C’est un Français et un Belge qui sont en demi-finales de Coupe du monde. Qui est favori ? Et là, la blague tourne court. Normal, elle n’a pas de chute et personne ne semble se mettre d’accord sur la réponse à apporter. Peut-être parce que personne ne veut récupérer la patate chaude et assumer cette étiquette de « favori » qui est plus un fardeau qu’autre chose. Mais aussi parce que même en pesant cent fois le pour et le contre de chaque équipe, impossible de dire laquelle des deux semble la mieux armée pour filer en finale. La France a pour elle l’histoire, un coach qui sait gagner et qui a déjà été champion du monde à une époque où il avait les cheveux moins blancs, et une équipe plus que balèze qui ne baisse pas facilement les yeux. Les Belges, eux, viennent de sortir le Brésil sans broncher, ont une triplette offensive en forme d’épouvantail, une génération dorée qui va bientôt rouiller, et ce côté « maintenant ou jamais » qui les rend franchement dangereux. #TÔTOUTARD, ajouterait Meunier en utilisant son hashtag gueulard et mystérieux. Dans la balance, qui est le plus lourd ? Non seulement personne ne le sait, mais en plus personne ne veut hériter de ce rôle. Et les Bleus n’ont pas attendu d’être dans le dernier carré pour rejeter soigneusement toute appellation qui ressemblerait de près ou de loin au terme « favori » .
Fifty fifty
En fait, la grande opération de désamorçage a commencé alors que l’équipe de France n’avait pas encore joué une seule seconde dans la compétition. Costume présidentiel sur le dos, Noël Le Graët avait laissé le statut de gros dur de la cour de récré à d’autres : « L’équipe de France est en progrès. Je ne pense pas que c’est la meilleure équipe du monde aujourd’hui, mais elle est en progrès. Elle est jeune. » Brassard de capitaine autour du bras, Hugo Lloris ne s’était pas montré beaucoup plus corsaire : « L’équipe de France a de l’ambition, mais on ne se considère pas comme favoris. » Affaire classée. Expédiée, même. Mais quand le débat revient comme un boomerang trois semaines plus tard, alors que les Bleus sont cette fois demi-finalistes du Mondial, il faut renouveler le stock d’arguments.

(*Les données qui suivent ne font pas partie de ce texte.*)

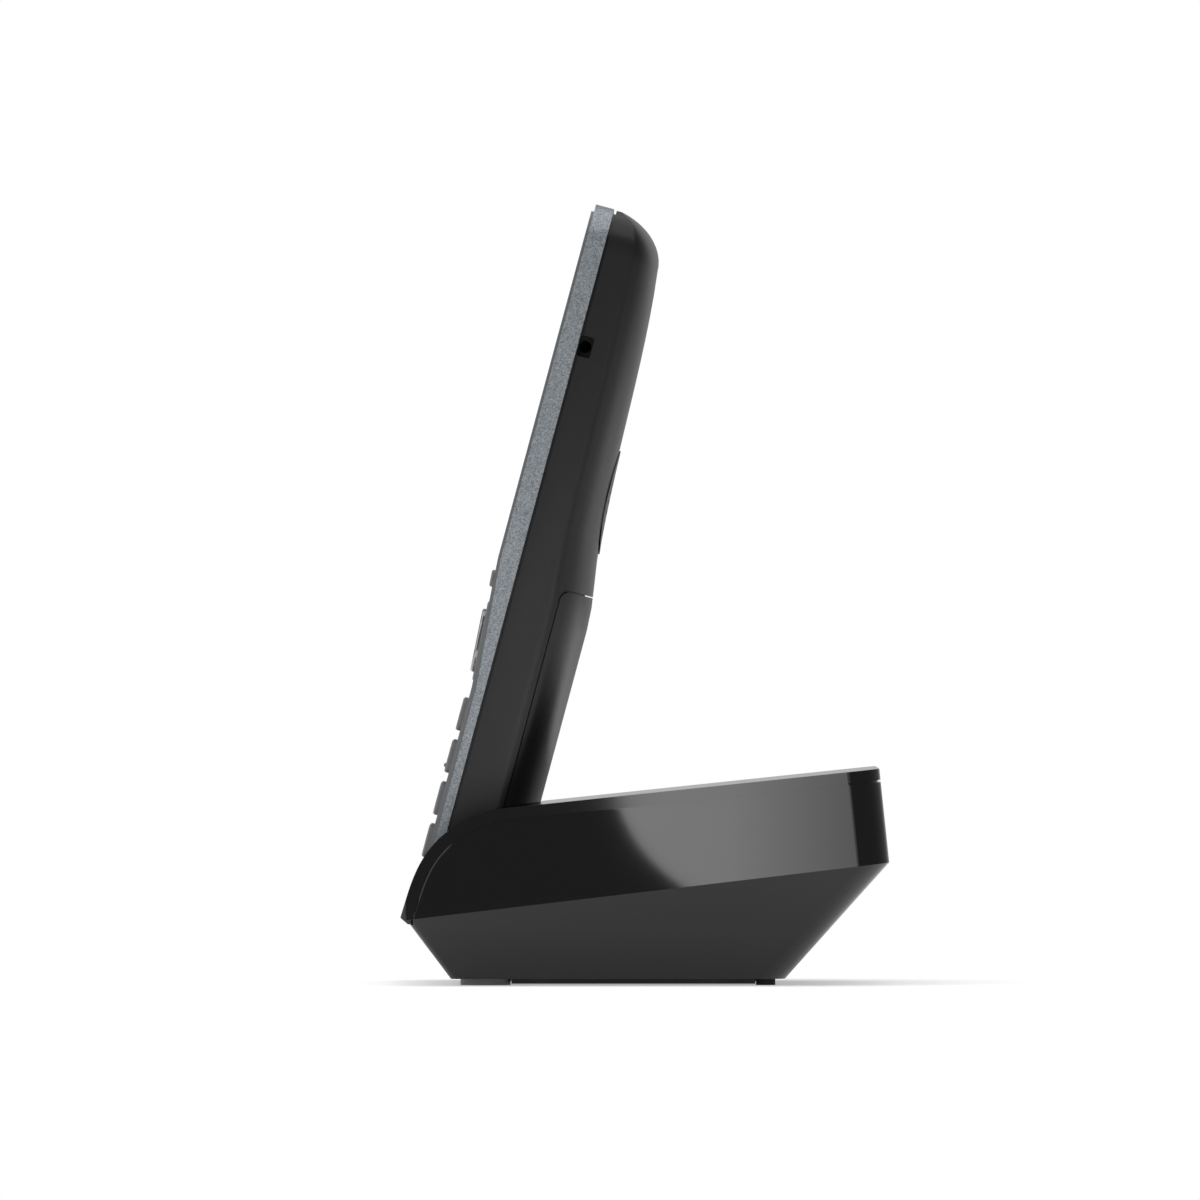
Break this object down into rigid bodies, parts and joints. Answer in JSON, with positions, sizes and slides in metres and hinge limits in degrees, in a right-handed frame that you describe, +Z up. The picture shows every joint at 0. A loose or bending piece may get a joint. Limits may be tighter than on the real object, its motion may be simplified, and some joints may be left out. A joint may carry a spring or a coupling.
{
  "type": "cordless phone with base",
  "caption": "Cordless telephone handset leaning back in a low glossy charging base, with keys, a slide-off battery cover and a lift-out cradle.",
  "frame": {"origin": "middle of the base's footprint, on the surface it stands on", "axes": "+Z up, the handset's face towards -Y, its right side towards +X"},
  "size_m": [0.1, 0.1032, 0.1654],
  "materials": {
    "gloss_black": "gloss",
    "body_black": "gloss",
    "shell_black": "fine satin",
    "frame_metal": "metallic paint",
    "face_black": "gloss",
    "key_grey": "satin",
    "lens": "clear gloss",
    "bright_trim": "polished",
    "board_green": "solder mask",
    "part_black": "matt",
    "silicone": "soft",
    "foot_rubber": "matt",
    "steel": "plated",
    "contact_metal": "plated",
    "cell_wrap": "shrink film"
  },
  "bodies": {
    "base": {"base_top_cover": "gloss_black", "base_body": "body_black", "charging_cradle": "part_black", "contact_holder": "part_black", "base_bottom_plate": "part_black", "base_circuit_board": "board_green", "line_socket": "part_black", "power_socket": "part_black", "base_screws": "steel", "foot_front_left": "foot_rubber", "foot_front_right": "foot_rubber", "foot_rear_left": "foot_rubber", "foot_rear_right": "foot_rubber"},
    "handset": {"handset_front_frame": "frame_metal", "handset_face_plate": "face_black", "display_lens": "lens", "display_module": "steel", "earpiece_grille": "steel", "earpiece_speaker": "part_black", "microphone": "steel", "keypad_mat": "silicone", "handset_circuit_board": "board_green", "handset_rear_shell": "shell_black", "headset_socket": "part_black", "ringer_grille": "shell_black", "ringer_speaker": "part_black", "battery_cell_left": "cell_wrap", "battery_cell_right": "cell_wrap", "battery_springs": "steel", "battery_plates": "steel", "handset_charging_contacts": "contact_metal", "handset_screws": "steel"},
    "battery_cover": {"battery_cover": "shell_black"},
    "navigation_key": {"navigation_key": "key_grey", "navigation_trim": "bright_trim"},
    "paging_key": {"paging_key": "gloss_black"},
    "charging_contact_left": {"charging_contact_left": "contact_metal"},
    "charging_contact_right": {"charging_contact_right": "contact_metal"},
    "key_1": {"key_1": "key_grey"},
    "key_2": {"key_2": "key_grey"},
    "key_3": {"key_3": "key_grey"},
    "key_4": {"key_4": "key_grey"},
    "key_5": {"key_5": "key_grey"},
    "key_6": {"key_6": "key_grey"},
    "key_7": {"key_7": "key_grey"},
    "key_8": {"key_8": "key_grey"},
    "key_9": {"key_9": "key_grey"},
    "key_star": {"key_star": "key_grey"},
    "key_0": {"key_0": "key_grey"},
    "key_hash": {"key_hash": "key_grey"},
    "talk_key": {"talk_key": "key_grey"},
    "end_key": {"end_key": "key_grey"},
    "soft_key_left": {"soft_key_left": "key_grey"},
    "soft_key_right": {"soft_key_right": "key_grey"}
  },
  "joints": [
    {"name": "handset_lift", "type": "slide", "parent": "base", "child": "handset", "axis": [0, 0.2598, 0.9657], "range_m": [0, 0.05]},
    {"name": "battery_cover_slide", "type": "slide", "parent": "handset", "child": "battery_cover", "axis": [0, -0.2598, -0.9657], "range_m": [0, 0.005]},
    {"name": "navigation_key_rock", "type": "hinge", "parent": "handset", "child": "navigation_key", "pos_m": [0, -0.03219, 0.07212], "axis": [1, 0, 0], "range_deg": [-3, 3], "stiffness_Nm_per_rad": 0.02},
    {"name": "paging_key_press", "type": "slide", "parent": "base", "child": "paging_key", "axis": [0, 0.1045, -0.9945], "range_m": [0, 0.001], "stiffness_N_per_m": 400},
    {"name": "charging_contact_left_press", "type": "slide", "parent": "base", "child": "charging_contact_left", "axis": [0, -0.2598, -0.9657], "range_m": [0, 0.0012], "stiffness_N_per_m": 200},
    {"name": "charging_contact_right_press", "type": "slide", "parent": "base", "child": "charging_contact_right", "axis": [0, -0.2598, -0.9657], "range_m": [0, 0.0012], "stiffness_N_per_m": 200},
    {"name": "key_1_press", "type": "slide", "parent": "handset", "child": "key_1", "axis": [0, 0.9657, -0.2598], "range_m": [0, 0.0007], "stiffness_N_per_m": 300},
    {"name": "key_2_press", "type": "slide", "parent": "handset", "child": "key_2", "axis": [0, 0.9657, -0.2598], "range_m": [0, 0.0007], "stiffness_N_per_m": 300},
    {"name": "key_3_press", "type": "slide", "parent": "handset", "child": "key_3", "axis": [0, 0.9657, -0.2598], "range_m": [0, 0.0007], "stiffness_N_per_m": 300},
    {"name": "key_4_press", "type": "slide", "parent": "handset", "child": "key_4", "axis": [0, 0.9657, -0.2598], "range_m": [0, 0.0007], "stiffness_N_per_m": 300},
    {"name": "key_5_press", "type": "slide", "parent": "handset", "child": "key_5", "axis": [0, 0.9657, -0.2598], "range_m": [0, 0.0007], "stiffness_N_per_m": 300},
    {"name": "key_6_press", "type": "slide", "parent": "handset", "child": "key_6", "axis": [0, 0.9657, -0.2598], "range_m": [0, 0.0007], "stiffness_N_per_m": 300},
    {"name": "key_7_press", "type": "slide", "parent": "handset", "child": "key_7", "axis": [0, 0.9657, -0.2598], "range_m": [0, 0.0007], "stiffness_N_per_m": 300},
    {"name": "key_8_press", "type": "slide", "parent": "handset", "child": "key_8", "axis": [0, 0.9657, -0.2598], "range_m": [0, 0.0007], "stiffness_N_per_m": 300},
    {"name": "key_9_press", "type": "slide", "parent": "handset", "child": "key_9", "axis": [0, 0.9657, -0.2598], "range_m": [0, 0.0007], "stiffness_N_per_m": 300},
    {"name": "key_star_press", "type": "slide", "parent": "handset", "child": "key_star", "axis": [0, 0.9657, -0.2598], "range_m": [0, 0.0007], "stiffness_N_per_m": 300},
    {"name": "key_0_press", "type": "slide", "parent": "handset", "child": "key_0", "axis": [0, 0.9657, -0.2598], "range_m": [0, 0.0007], "stiffness_N_per_m": 300},
    {"name": "key_hash_press", "type": "slide", "parent": "handset", "child": "key_hash", "axis": [0, 0.9657, -0.2598], "range_m": [0, 0.0007], "stiffness_N_per_m": 300},
    {"name": "talk_key_press", "type": "slide", "parent": "handset", "child": "talk_key", "axis": [0, 0.9657, -0.2598], "range_m": [0, 0.0007], "stiffness_N_per_m": 300},
    {"name": "end_key_press", "type": "slide", "parent": "handset", "child": "end_key", "axis": [0, 0.9657, -0.2598], "range_m": [0, 0.0007], "stiffness_N_per_m": 300},
    {"name": "soft_key_left_press", "type": "slide", "parent": "handset", "child": "soft_key_left", "axis": [0, 0.9657, -0.2598], "range_m": [0, 0.0007], "stiffness_N_per_m": 300},
    {"name": "soft_key_right_press", "type": "slide", "parent": "handset", "child": "soft_key_right", "axis": [0, 0.9657, -0.2598], "range_m": [0, 0.0007], "stiffness_N_per_m": 300}
  ]
}
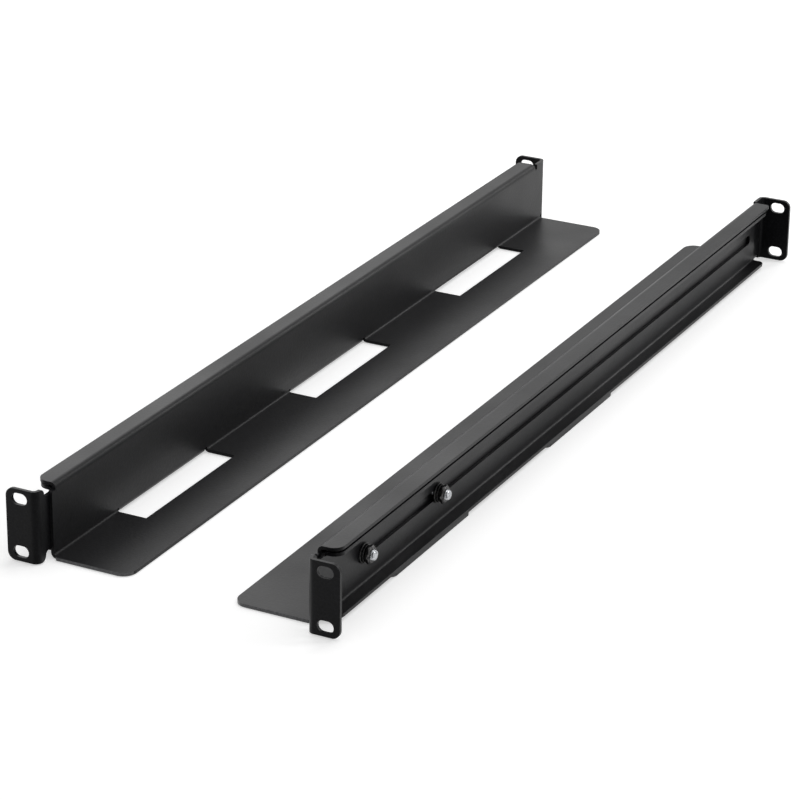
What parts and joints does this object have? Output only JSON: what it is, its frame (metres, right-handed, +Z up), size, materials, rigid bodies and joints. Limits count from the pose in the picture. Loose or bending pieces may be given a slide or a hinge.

Surtout pour des Français qui n’ont pas changé leur ligne de conduite, et qui ne sont toujours pas demandeurs du statut de bête à abattre. Petite variation dans le discours malgré tout, désormais les joueurs de Deschamps ne disent plus « c’est pas nous les favoris, c’est eux » , mais « c’est ni nous ni eux » . Dans le texte, ça donne Lucas Hernandez qui ne se mouille pas : « On est à 50-50, une demi-finale, il n’y a pas de favori. » Ou encore Olivier Giroud utilisant le même élément de langage, en y ajoutant un monumental enfonçage de porte ouverte : « Pour moi, c’est 50-50. C’est une très bonne équipe, mais on a aussi une très bonne équipe. »
Chat échaudé
Des bégaiements qui arrangent bien les Belges, pas non plus fanatiques des grandes séances d’auto-glorification. Après l’entraînement dominical des Diables rouges, Nacer Chadli n’a pas prononcé le mot interdit, même s’il a affirmé sans ambages : « Quand on bat le Brésil, il ne faut plus craindre personne. Si tu crains, tu ne peux pas jouer à 100%. » La Belgique reste peut-être marquée par un passé récent qui l’a vu perdre lamentablement à l’Euro contre le pays de Galles, au cours d’un match dans lequel ils faisaient office de favoris incontestables. Toujours lors de l’Euro, dès la phase de poules, plusieurs adversaires des Belges – le gardien hongrois Gábor Király et l’entraîneur de l’Italie Antonio Conte, entre autres – faisaient même de la Belgique leur favori pour la victoire finale.
Et comme un chat échaudé craint toujours l’eau froide, deux ans après leur Euro raté, les Belges préfèrent la jouer cool. Et utiliser d’autres formules pour rappeler qu’ils ont quand même les canines bien acérées. Nacer Chadli, à nouveau : « On est une équipe qui aime dominer le match. Avec Martinez, depuis deux ans, on ne joue quasiment que comme ça. » Pas favoris, mais souverains. Un joli jeu de nuances, qui n’apporte aucune réponse à la blague du Français et du Belge qui sont en demi-finales de Coupe du monde. Une seule certitude, à la fin, il y en a un des deux qui tombe à l’eau.